▸ Directions:
Exact repetition of every entry is required.
# Provided records start
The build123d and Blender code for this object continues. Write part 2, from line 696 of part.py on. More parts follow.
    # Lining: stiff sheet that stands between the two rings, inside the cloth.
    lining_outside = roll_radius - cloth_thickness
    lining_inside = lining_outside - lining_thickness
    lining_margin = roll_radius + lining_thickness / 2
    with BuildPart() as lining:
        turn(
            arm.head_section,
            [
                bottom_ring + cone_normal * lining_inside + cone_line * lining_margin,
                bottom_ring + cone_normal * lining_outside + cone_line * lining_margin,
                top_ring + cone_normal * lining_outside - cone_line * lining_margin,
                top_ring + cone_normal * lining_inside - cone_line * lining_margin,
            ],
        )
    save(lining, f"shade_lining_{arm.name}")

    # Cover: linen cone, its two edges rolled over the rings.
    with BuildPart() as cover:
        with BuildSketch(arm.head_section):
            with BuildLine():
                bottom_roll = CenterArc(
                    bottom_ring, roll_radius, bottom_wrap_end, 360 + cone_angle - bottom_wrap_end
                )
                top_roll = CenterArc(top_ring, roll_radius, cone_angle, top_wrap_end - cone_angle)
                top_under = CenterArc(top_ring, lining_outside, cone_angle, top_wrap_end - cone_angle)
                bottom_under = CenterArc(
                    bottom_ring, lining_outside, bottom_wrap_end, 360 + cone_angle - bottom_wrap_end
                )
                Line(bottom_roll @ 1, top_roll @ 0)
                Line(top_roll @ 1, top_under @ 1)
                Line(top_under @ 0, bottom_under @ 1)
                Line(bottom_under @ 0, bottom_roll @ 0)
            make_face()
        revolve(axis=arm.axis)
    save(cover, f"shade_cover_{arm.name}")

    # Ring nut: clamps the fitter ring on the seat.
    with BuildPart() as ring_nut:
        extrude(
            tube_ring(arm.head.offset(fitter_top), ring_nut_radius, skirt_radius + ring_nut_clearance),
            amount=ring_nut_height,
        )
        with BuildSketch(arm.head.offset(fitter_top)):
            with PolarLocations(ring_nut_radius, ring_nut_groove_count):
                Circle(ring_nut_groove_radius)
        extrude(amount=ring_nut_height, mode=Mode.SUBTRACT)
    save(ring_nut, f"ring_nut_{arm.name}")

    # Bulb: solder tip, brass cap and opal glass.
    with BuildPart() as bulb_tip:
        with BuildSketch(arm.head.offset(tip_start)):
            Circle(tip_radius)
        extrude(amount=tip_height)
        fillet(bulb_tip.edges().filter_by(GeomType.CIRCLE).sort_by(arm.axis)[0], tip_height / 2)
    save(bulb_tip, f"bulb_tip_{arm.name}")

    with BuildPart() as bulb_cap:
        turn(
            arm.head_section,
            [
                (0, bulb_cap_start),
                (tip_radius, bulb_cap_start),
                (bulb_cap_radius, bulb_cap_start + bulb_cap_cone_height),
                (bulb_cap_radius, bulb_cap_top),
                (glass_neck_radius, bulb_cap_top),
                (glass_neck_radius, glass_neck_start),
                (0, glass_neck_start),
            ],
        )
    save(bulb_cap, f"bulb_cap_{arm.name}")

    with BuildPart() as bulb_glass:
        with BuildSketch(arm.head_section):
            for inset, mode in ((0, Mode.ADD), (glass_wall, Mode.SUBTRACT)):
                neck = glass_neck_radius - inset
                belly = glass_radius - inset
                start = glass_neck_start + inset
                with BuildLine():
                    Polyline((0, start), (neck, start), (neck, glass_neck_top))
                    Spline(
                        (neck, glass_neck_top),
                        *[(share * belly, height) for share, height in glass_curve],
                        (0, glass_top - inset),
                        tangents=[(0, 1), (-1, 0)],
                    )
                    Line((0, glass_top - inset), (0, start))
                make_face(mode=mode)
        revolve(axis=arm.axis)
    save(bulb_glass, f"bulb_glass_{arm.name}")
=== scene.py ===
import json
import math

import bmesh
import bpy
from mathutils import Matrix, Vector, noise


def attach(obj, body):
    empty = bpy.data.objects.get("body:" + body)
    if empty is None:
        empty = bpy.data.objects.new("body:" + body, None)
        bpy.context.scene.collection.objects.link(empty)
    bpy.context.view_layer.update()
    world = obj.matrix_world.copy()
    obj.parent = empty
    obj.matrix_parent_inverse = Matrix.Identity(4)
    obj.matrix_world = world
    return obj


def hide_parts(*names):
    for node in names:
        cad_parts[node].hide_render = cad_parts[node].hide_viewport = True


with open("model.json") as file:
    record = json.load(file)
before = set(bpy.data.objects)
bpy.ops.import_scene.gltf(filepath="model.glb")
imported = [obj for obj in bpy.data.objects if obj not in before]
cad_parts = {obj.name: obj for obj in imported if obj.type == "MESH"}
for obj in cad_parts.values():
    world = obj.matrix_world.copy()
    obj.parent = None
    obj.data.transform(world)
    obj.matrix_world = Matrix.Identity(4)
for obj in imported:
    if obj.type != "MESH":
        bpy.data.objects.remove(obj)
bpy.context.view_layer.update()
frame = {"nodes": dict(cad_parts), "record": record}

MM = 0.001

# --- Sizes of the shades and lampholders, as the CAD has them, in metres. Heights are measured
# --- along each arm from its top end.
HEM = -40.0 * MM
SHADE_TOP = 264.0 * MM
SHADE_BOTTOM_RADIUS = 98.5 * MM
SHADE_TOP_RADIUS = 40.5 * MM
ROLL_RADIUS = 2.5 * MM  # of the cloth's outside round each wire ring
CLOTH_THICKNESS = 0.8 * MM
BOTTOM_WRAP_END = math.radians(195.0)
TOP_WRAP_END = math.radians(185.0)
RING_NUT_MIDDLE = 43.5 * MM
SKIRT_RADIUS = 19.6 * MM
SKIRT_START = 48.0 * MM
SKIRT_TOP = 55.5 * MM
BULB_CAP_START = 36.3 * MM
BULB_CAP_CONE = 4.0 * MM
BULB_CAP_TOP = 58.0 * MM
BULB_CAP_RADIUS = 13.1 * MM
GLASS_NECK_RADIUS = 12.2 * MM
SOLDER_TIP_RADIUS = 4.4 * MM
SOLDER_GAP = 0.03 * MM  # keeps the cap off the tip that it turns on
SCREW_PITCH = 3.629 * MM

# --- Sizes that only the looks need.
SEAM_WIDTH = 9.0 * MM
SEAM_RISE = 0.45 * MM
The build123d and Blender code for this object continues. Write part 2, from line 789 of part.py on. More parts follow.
# Provided records end
▸ Correct result:
The build123d and Blender code for this object continues. Write part 2, from line 696 of part.py on. More parts follow.
    # Lining: stiff sheet that stands between the two rings, inside the cloth.
    lining_outside = roll_radius - cloth_thickness
    lining_inside = lining_outside - lining_thickness
    lining_margin = roll_radius + lining_thickness / 2
    with BuildPart() as lining:
        turn(
            arm.head_section,
            [
                bottom_ring + cone_normal * lining_inside + cone_line * lining_margin,
                bottom_ring + cone_normal * lining_outside + cone_line * lining_margin,
                top_ring + cone_normal * lining_outside - cone_line * lining_margin,
                top_ring + cone_normal * lining_inside - cone_line * lining_margin,
            ],
        )
    save(lining, f"shade_lining_{arm.name}")

    # Cover: linen cone, its two edges rolled over the rings.
    with BuildPart() as cover:
        with BuildSketch(arm.head_section):
            with BuildLine():
                bottom_roll = CenterArc(
                    bottom_ring, roll_radius, bottom_wrap_end, 360 + cone_angle - bottom_wrap_end
                )
                top_roll = CenterArc(top_ring, roll_radius, cone_angle, top_wrap_end - cone_angle)
                top_under = CenterArc(top_ring, lining_outside, cone_angle, top_wrap_end - cone_angle)
                bottom_under = CenterArc(
                    bottom_ring, lining_outside, bottom_wrap_end, 360 + cone_angle - bottom_wrap_end
                )
                Line(bottom_roll @ 1, top_roll @ 0)
                Line(top_roll @ 1, top_under @ 1)
                Line(top_under @ 0, bottom_under @ 1)
                Line(bottom_under @ 0, bottom_roll @ 0)
            make_face()
        revolve(axis=arm.axis)
    save(cover, f"shade_cover_{arm.name}")

    # Ring nut: clamps the fitter ring on the seat.
    with BuildPart() as ring_nut:
        extrude(
            tube_ring(arm.head.offset(fitter_top), ring_nut_radius, skirt_radius + ring_nut_clearance),
            amount=ring_nut_height,
        )
        with BuildSketch(arm.head.offset(fitter_top)):
            with PolarLocations(ring_nut_radius, ring_nut_groove_count):
                Circle(ring_nut_groove_radius)
        extrude(amount=ring_nut_height, mode=Mode.SUBTRACT)
    save(ring_nut, f"ring_nut_{arm.name}")

    # Bulb: solder tip, brass cap and opal glass.
    with BuildPart() as bulb_tip:
        with BuildSketch(arm.head.offset(tip_start)):
            Circle(tip_radius)
        extrude(amount=tip_height)
        fillet(bulb_tip.edges().filter_by(GeomType.CIRCLE).sort_by(arm.axis)[0], tip_height / 2)
    save(bulb_tip, f"bulb_tip_{arm.name}")

    with BuildPart() as bulb_cap:
        turn(
            arm.head_section,
            [
                (0, bulb_cap_start),
                (tip_radius, bulb_cap_start),
                (bulb_cap_radius, bulb_cap_start + bulb_cap_cone_height),
                (bulb_cap_radius, bulb_cap_top),
                (glass_neck_radius, bulb_cap_top),
                (glass_neck_radius, glass_neck_start),
                (0, glass_neck_start),
            ],
        )
    save(bulb_cap, f"bulb_cap_{arm.name}")

    with BuildPart() as bulb_glass:
        with BuildSketch(arm.head_section):
            for inset, mode in ((0, Mode.ADD), (glass_wall, Mode.SUBTRACT)):
                neck = glass_neck_radius - inset
                belly = glass_radius - inset
                start = glass_neck_start + inset
                with BuildLine():
                    Polyline((0, start), (neck, start), (neck, glass_neck_top))
                    Spline(
                        (neck, glass_neck_top),
                        *[(share * belly, height) for share, height in glass_curve],
                        (0, glass_top - inset),
                        tangents=[(0, 1), (-1, 0)],
                    )
                    Line((0, glass_top - inset), (0, start))
                make_face(mode=mode)
        revolve(axis=arm.axis)
    save(bulb_glass, f"bulb_glass_{arm.name}")
=== scene.py ===
import json
import math

import bmesh
import bpy
from mathutils import Matrix, Vector, noise


def attach(obj, body):
    empty = bpy.data.objects.get("body:" + body)
    if empty is None:
        empty = bpy.data.objects.new("body:" + body, None)
        bpy.context.scene.collection.objects.link(empty)
    bpy.context.view_layer.update()
    world = obj.matrix_world.copy()
    obj.parent = empty
    obj.matrix_parent_inverse = Matrix.Identity(4)
    obj.matrix_world = world
    return obj


def hide_parts(*names):
    for node in names:
        cad_parts[node].hide_render = cad_parts[node].hide_viewport = True


with open("model.json") as file:
    record = json.load(file)
before = set(bpy.data.objects)
bpy.ops.import_scene.gltf(filepath="model.glb")
imported = [obj for obj in bpy.data.objects if obj not in before]
cad_parts = {obj.name: obj for obj in imported if obj.type == "MESH"}
for obj in cad_parts.values():
    world = obj.matrix_world.copy()
    obj.parent = None
    obj.data.transform(world)
    obj.matrix_world = Matrix.Identity(4)
for obj in imported:
    if obj.type != "MESH":
        bpy.data.objects.remove(obj)
bpy.context.view_layer.update()
frame = {"nodes": dict(cad_parts), "record": record}

MM = 0.001

# --- Sizes of the shades and lampholders, as the CAD has them, in metres. Heights are measured
# --- along each arm from its top end.
HEM = -40.0 * MM
SHADE_TOP = 264.0 * MM
SHADE_BOTTOM_RADIUS = 98.5 * MM
SHADE_TOP_RADIUS = 40.5 * MM
ROLL_RADIUS = 2.5 * MM  # of the cloth's outside round each wire ring
CLOTH_THICKNESS = 0.8 * MM
BOTTOM_WRAP_END = math.radians(195.0)
TOP_WRAP_END = math.radians(185.0)
RING_NUT_MIDDLE = 43.5 * MM
SKIRT_RADIUS = 19.6 * MM
SKIRT_START = 48.0 * MM
SKIRT_TOP = 55.5 * MM
BULB_CAP_START = 36.3 * MM
BULB_CAP_CONE = 4.0 * MM
BULB_CAP_TOP = 58.0 * MM
BULB_CAP_RADIUS = 13.1 * MM
GLASS_NECK_RADIUS = 12.2 * MM
SOLDER_TIP_RADIUS = 4.4 * MM
SOLDER_GAP = 0.03 * MM  # keeps the cap off the tip that it turns on
SCREW_PITCH = 3.629 * MM

# --- Sizes that only the looks need.
SEAM_WIDTH = 9.0 * MM
SEAM_RISE = 0.45 * MM
The build123d and Blender code for this object continues. Write part 2, from line 789 of part.py on. More parts follow.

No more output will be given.